通訳をするうえで心掛けていることは「確実に伝えること」と「担当選手のことを深く知ること」だと口をそろえる。
「発言の意味を誤解なく伝えるためには、発信者の言った言葉の直訳でいいのか、少し日本風にアレンジした方がいいのかを判断しなければいけません。そのためには、彼らのバックボーンが分かっていないと瞬時に判断できませんから、日ごろからコミュニケーションを取ることが大切です」(公文)。
「性格や使う言葉の癖、どういう地域から来たのかを知ることも重要なポイント。同じ国や同じ言語を話していても、住んでいた土地の地域性も言葉に影響します。やはり相手のことをよく知ることから始めて、その人がよく使う言葉に対してなぜその言葉を選んで使うのかを聞くこともあります。コミュニケーションをとってから通訳した方が伝わりやすいと感じていますね」(村上)
通訳という仕事はチームメート同士の会話をつなぐ役割のほかにも、異国の地で孤独感に襲われないよう、私生活のサポートをすることも求められている。
「プライベートが充実しているかどうかがプレーに影響しますから」と村上さんは話す。異国の地では買い物や食事などでもストレスが伴う。それを軽減するためにも移籍直後は付きっ切りになることもあるそう。さらに、「母国語をしゃべれないときが一番ホームシックにかかりやすい」とも。母国語を話せる自分が積極的に話しかけることで、少しでも寂しさを軽減したいと考えている。
また、「通訳という仕事はコミュニケーターの役割も大きいと感じています」と村上さん。「話をする2人の感情が高ぶっているときにはそのままの言葉を伝えるのではなく、何が言いたいのかを理解して言葉を選んでシンプルに伝えてあげる。僕がいる意味は、コミュニケーションを円滑にすること。翻訳機ではなく、人間が介することでできることにはそういったことがあるのではないかと思っています」。

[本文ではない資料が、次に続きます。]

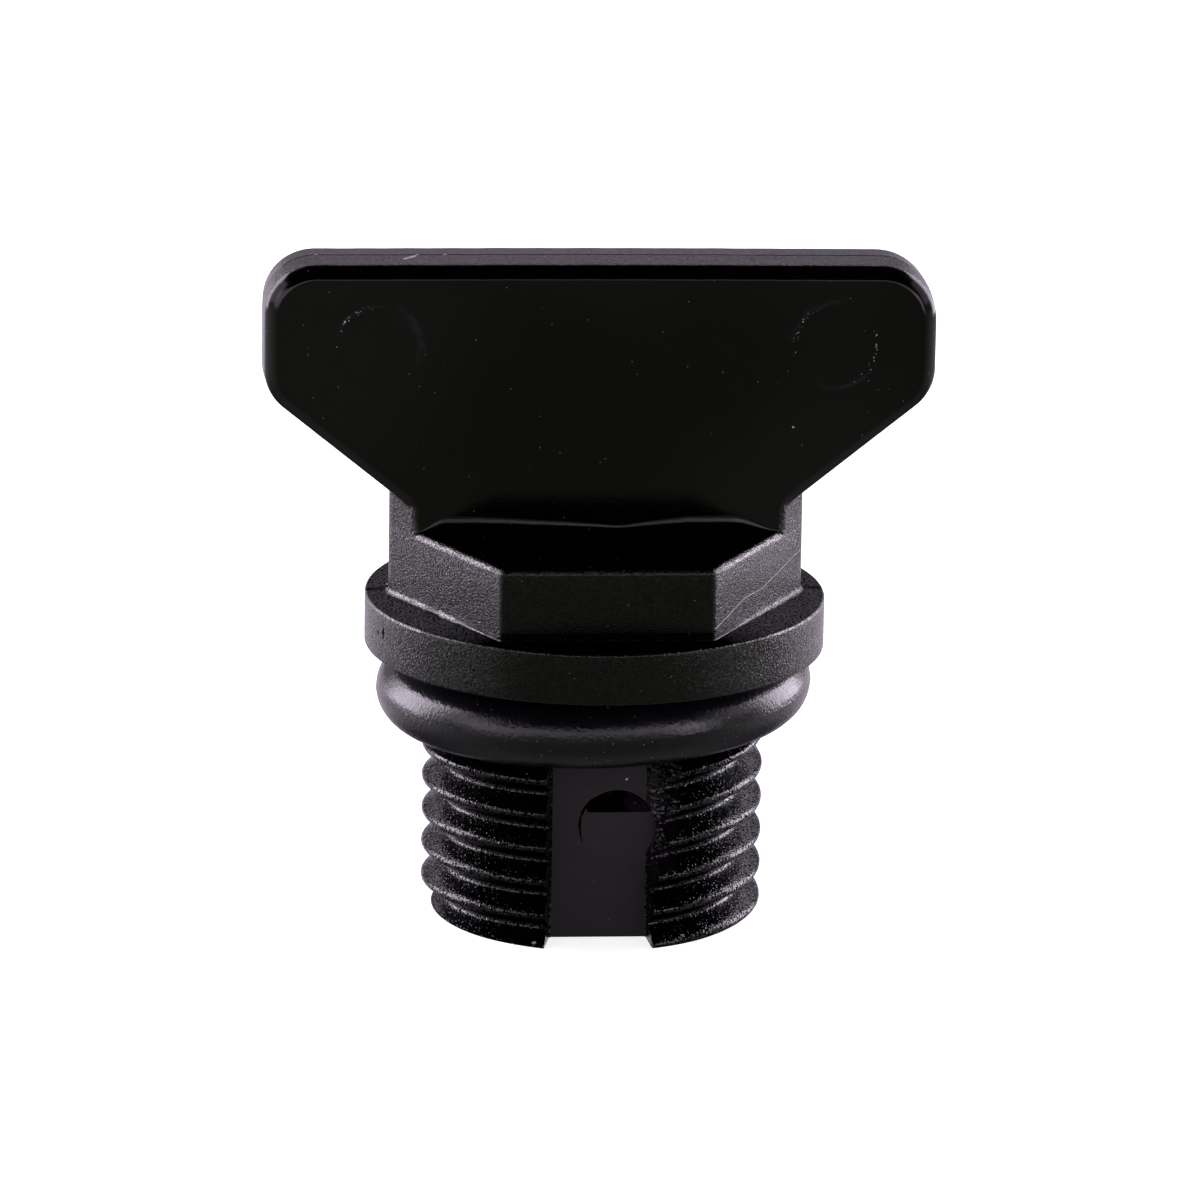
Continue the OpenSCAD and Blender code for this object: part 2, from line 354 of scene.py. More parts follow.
def stack_directions():
    """Directions of the stack's columns in degrees from the slot.

    They lie closer together at the hex's corners, at the parting plane and at its line on the collar's top.
    """
    corner_steps = (-2.6, -2.0, -1.2, -0.8, -0.35, 0.35, 0.8, 1.2, 2.0, 2.6)
    parting_steps = (-3.6, -0.55, -0.2, 0.2, 0.55, 3.6)
    line_steps = (-0.9, -0.55, -0.25, 0, 0.25, 0.55, 0.9)
    even = np.arange(0, 360, 1.5)
    near = [k * 60 + 30 + o for k in range(6) for o in corner_steps]
    parting = [k * 180 + 90 + o for k in range(2) for o in parting_steps]
    line = [c + side * o for c, side in ((92.0, 1), (268.0, -1)) for o in line_steps]
    return np.unique(np.round(np.concatenate([even, near, parting, line]), 3))


def stack_surface(s):
    """Threaded shank, collar and hex as one closed surface: rows of points round the axis, carried up it.

    The thread's rows climb with the helix, so that its crests follow grid lines, and are held between the
    flat end and the neck. The other rows are circles or rounded hexes: a radius for each direction and a
    height for each row.
    """
    way = stack_directions()
    cols = len(way)
    turn = way / 360
    angle = way - 90
    root = s.crest_r - s.depth
    half = s.pitch / 2
    bend = s.round_r * math.cos(THREAD_FLANK)
    steps = np.array([0, 0.35, 0.7, 1.0])
    up = np.concatenate([steps * bend, bend + (half - 2 * bend) * np.array([0.25, 0.5, 0.75, 1.0])])
    up = np.concatenate([up, half - bend * np.array([0.6, 0.2])])
    profile = np.concatenate([-up[:0:-1], up])
    numbers = np.arange(-7, 2)
    z_rows = (s.crest_z + s.pitch * numbers[:, None] + profile[None, :]).ravel()
    z = np.clip(z_rows[:, None] + s.pitch * turn[None, :], 0, NECK_Z)
    r = thread_radius(turn[None, :] + 0 * z, z, s)
    rows = len(z_rows)
    r = r + 0.006 * (r > root + 0.02) * waver(angle[None, :] / 9 + z * 5, 11)
    quads = grid_quads(rows, cols, wrap=False)

    # one turn on, the last column meets the first one of the rows that lie a pitch higher
    last = rows - 1
    k = np.arange(rows - 1)
    over, over_next = np.minimum(k + len(profile), last), np.minimum(k + 1 + len(profile), last)
    seam = np.stack([k * cols + cols - 1, over * cols, over_next * cols, (k + 1) * cols + cols - 1], -1)

    # heights and radii of the rows above the thread: nf fillets the neck, ce the collar, hf and he the hex
    quarter = np.radians(np.linspace(0, 90, 7))
    nf = 0.2
    cl, ch = s.collar_low, collar_top(s)
    ce, he, hf = s.collar_edge, s.hex_edge, s.hex_foot
    top = hex_top(s)
    flat = COLLAR_R - ce
    circles = [(cl - nf * (1 - math.sin(a)), root + nf * (1 - math.cos(a))) for a in quarter]
    circles += [(cl + ce * (1 - math.cos(a)), flat + ce * math.sin(a)) for a in quarter]
    circles += [(cl + s.collar_h * f, COLLAR_R) for f in (0.3, 0.5, 0.7)]
    circles += [(ch - ce * (1 - math.sin(a)), flat + ce * math.cos(a)) for a in quarter]
    to_back = smooth_step((0.8 + np.sin(np.radians(angle))) / 0.25)
    wide = (0.2 + 0.8 * to_back) * (0.8 + 0.5 * waver(angle / 4, 12))
    hexes = [(ch + hf * (1 - math.cos(a)) * wide, -hf * (1 - math.sin(a)) * wide) for a in quarter]
    hexes += [(ch + s.hex_h * f, 0.0) for f in (0.115, 0.3, 0.6)]
    hexes += [(top - he * (1 - math.sin(a)), he * (1 - math.cos(a))) for a in quarter]
    heights = [h + np.zeros(cols) for h, _ in circles + hexes] + [np.full(cols, top)] * 2
    radii = [np.full(cols, q) for _, q in circles] + [hex_radius(angle, i, s) for _, i in hexes]
    radii += [radii[-1] * 0.6, radii[-1] * 0.2]
    z = np.concatenate([z, np.array(heights)])
    r = np.concatenate([r, np.array(radii)])
    upper = (rows - 1) * cols + grid_quads(len(heights) + 1, cols)

    # the mould's parting line: a fine groove in the plane Y = 0, and beside it on the collar's top
    a = np.radians(angle)[None, :]
    y = r * np.sin(a)
    groove = np.exp(-((y / 0.05) ** 2)) * (z > cl + 0.1)
    flat_top = np.exp(-(((y - 0.3) / 0.1) ** 2)) * (np.abs(z - ch) < 0.01) * (r > 6)
    r = r - 0.03 * groove
    z = z - 0.15 * flat_top
    points = np.stack([r * np.cos(a), r * np.sin(a), z], -1).reshape(-1, 3)
    ends = np.array([[0, 0, 0], [0, 0, top]])
    fan_low = fan(0, cols, len(points), back=True)
    fan_high = fan((rows + len(heights) - 1) * cols, cols, len(points) + 1)
    faces = joined(quads, seam, upper, fan_low, fan_high)
    return new_piece("stack", np.concatenate([points, ends]), faces)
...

公文さんも「スピーカーにならないこと」を意識しているという。特に、感情的になっているときには言葉を選べなくなることも。間に立つことでトゲのある言葉をぶつけることが減り、冷静さを取り戻す時間になる。「外国人と日本人では文化や考え方が全く違う。この言葉を伝えても同じ言葉が返ってくるなという状況のときには訳す前に本人と話をすることもあります。僕らはひとつのファミリー。チームを壊したくないので、ただ伝えるだけ、常にイエスマンではうまくいかないことも多いと思います」(公文)

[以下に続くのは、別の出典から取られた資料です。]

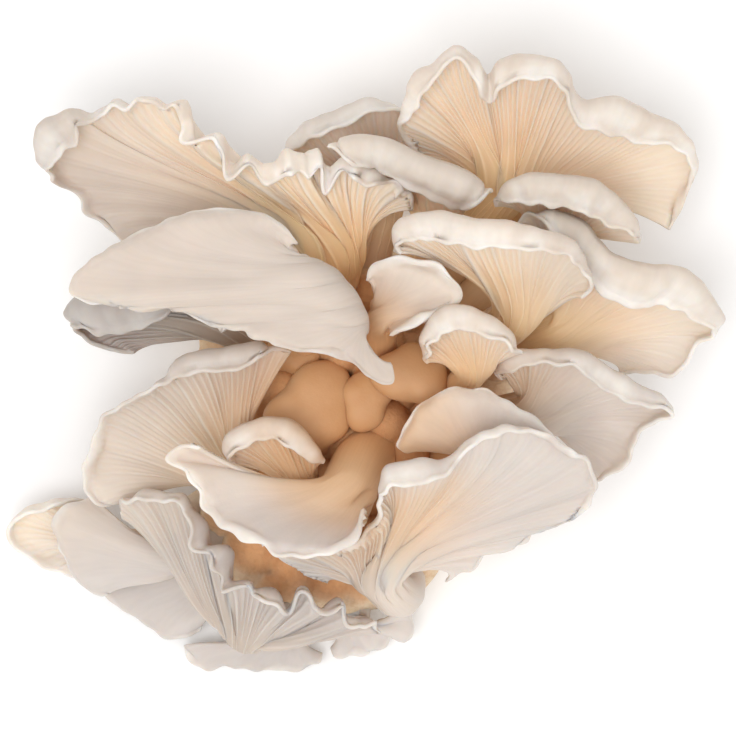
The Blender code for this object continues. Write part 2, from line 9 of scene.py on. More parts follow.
import bpy
import numpy as np
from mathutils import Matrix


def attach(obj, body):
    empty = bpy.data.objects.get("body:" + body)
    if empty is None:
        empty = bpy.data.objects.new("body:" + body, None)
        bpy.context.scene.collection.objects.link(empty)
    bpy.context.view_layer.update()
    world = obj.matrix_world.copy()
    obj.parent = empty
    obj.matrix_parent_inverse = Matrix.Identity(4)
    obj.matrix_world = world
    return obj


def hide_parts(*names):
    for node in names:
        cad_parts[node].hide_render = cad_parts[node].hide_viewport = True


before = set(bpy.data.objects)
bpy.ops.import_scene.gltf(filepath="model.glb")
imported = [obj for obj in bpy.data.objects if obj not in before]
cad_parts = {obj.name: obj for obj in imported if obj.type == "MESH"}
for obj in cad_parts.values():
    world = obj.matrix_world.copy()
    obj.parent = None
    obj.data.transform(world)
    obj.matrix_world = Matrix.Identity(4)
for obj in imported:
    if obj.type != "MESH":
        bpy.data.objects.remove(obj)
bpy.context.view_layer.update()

MM = 0.001

# The plan: outlines are read looking straight down from VIEW_HEIGHT over VIEW_CENTRE. On the plan x
# runs to the right and y towards the front, and sizes are true at the height of VIEW_PLANE.
VIEW_HEIGHT = 1100.0
VIEW_PLANE = 45.0
VIEW_CENTRE = (110.4, 110.4)
VIEW_HALF_WIDTH = 110.4
SENSOR = 36.0
BUTT_CENTRE = (106.5, 128.0)

# The butt: half widths of the lump, its height, and waves round it: depth, number, phase and twist.
BUTT_HALF_X = 50.0
BUTT_HALF_Y = 58.0
BUTT_HEIGHT = 34.0
BUTT_LUMPS = [(0.08, 1, -1.6, 0.0), (0.05, 3, 1.0, 0.04), (0.035, 5, 2.0, -0.06)]

# The butt's outline from its cut to its top: share of its half width, and height.
BUTT_OUTLINE = [
    (0.88, 0.0), (0.93, 1.0), (0.98, 4.0), (1.0, 12.0), (0.93, 20.0), (0.74, 28.0), (0.42, 32.5),
    (0.06, BUTT_HEIGHT),
]
BUTT_ROWS = 90
BUTT_COLUMNS = 200

# Furrows down its sides: depth, number and twist, and the height at which they are full.
BUTT_FURROWS = [(0.012, 17, 0.2), (0.018, 9, -0.12), (0.006, 31, 0.1)]
FURROWS_FULL = 8.0

# Knobs on the butt's top, where stems leave it and young ones start: x, y, radius and height, and the
# heights between which they grow.
KNOBS = [
    (-6, 7, 7, 12), (4, 15, 6, 10), (9, 1, 8, 12), (0, -6, 8, 11), (-14, -2, 8, 13), (16, -8, 7, 9),
    (-22, 12, 7, 11), (-16, 24, 7, 11), (-4, 22, 7, 12), (9, 25, 6, 11), (22, 14, 7, 10), (22, -1, 7, 10),
    (-24, -12, 8, 11), (-8, -18, 8, 9), (6, -20, 7, 8), (-18, -30, 8, 8), (-2, -34, 9, 8), (12, -34, 7, 7),
    (-28, -24, 8, 7), (-32, -38, 8, 8), (-19, -43, 7, 9), (-8, -47, 8, 9), (4, -50, 7, 8),
    (-42, -26, 8, 8), (-24, -52, 7, 7), (26, 24, 7, 8), (30, 8, 7, 6), (-10, 36, 8, 8), (6, 40, 7, 8),
    (-27, 28, 8, 8), (18, 36, 7, 8),
]
KNOBS_GROW = (8.0, 20.0)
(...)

外国人選手の活躍の裏にはコミュニケーション能力に長けた通訳という存在が不可欠となっている。もちろん、ヴィッセル神戸には海外チームでのプレー経験がある選手も多く、選手同士でコミュニケーションをとる場面も多くみられる。「スペイン語とポルトガル語と英語と日本語、多言語が飛び交う場面も多くみられます。サッカーの話だけではなくプライベートの話をしながらコミュニケーションをとっていますね」(公文)。
その環境に慣れていない人はしり込みしてしまうかもしれないが、公文通訳は「間違っていても恥ずかしいことではないんです」と語る。「自分の知っている単語を並べながら、知っている文法の記憶をたどりながらでも言葉を発してしゃべりかけることが、相手にとって一番うれしいことですし伝わると思います。まずはその気持ちですよね」。
通訳という仕事は言語の違いによって生じる障壁の架け橋のようなもの。ただ、コミュニケーションは共通言語だからうまくいくのではなく、相手の話していることを理解したいと思う気持ちが重要だと話を聞いていて感じることができた。チームを「ファミリー」と表現する彼らは、言葉を伝えるのではなく想いを共有するために汗を流す。その存在がチームを支える屋台骨のひとつであることは間違いない。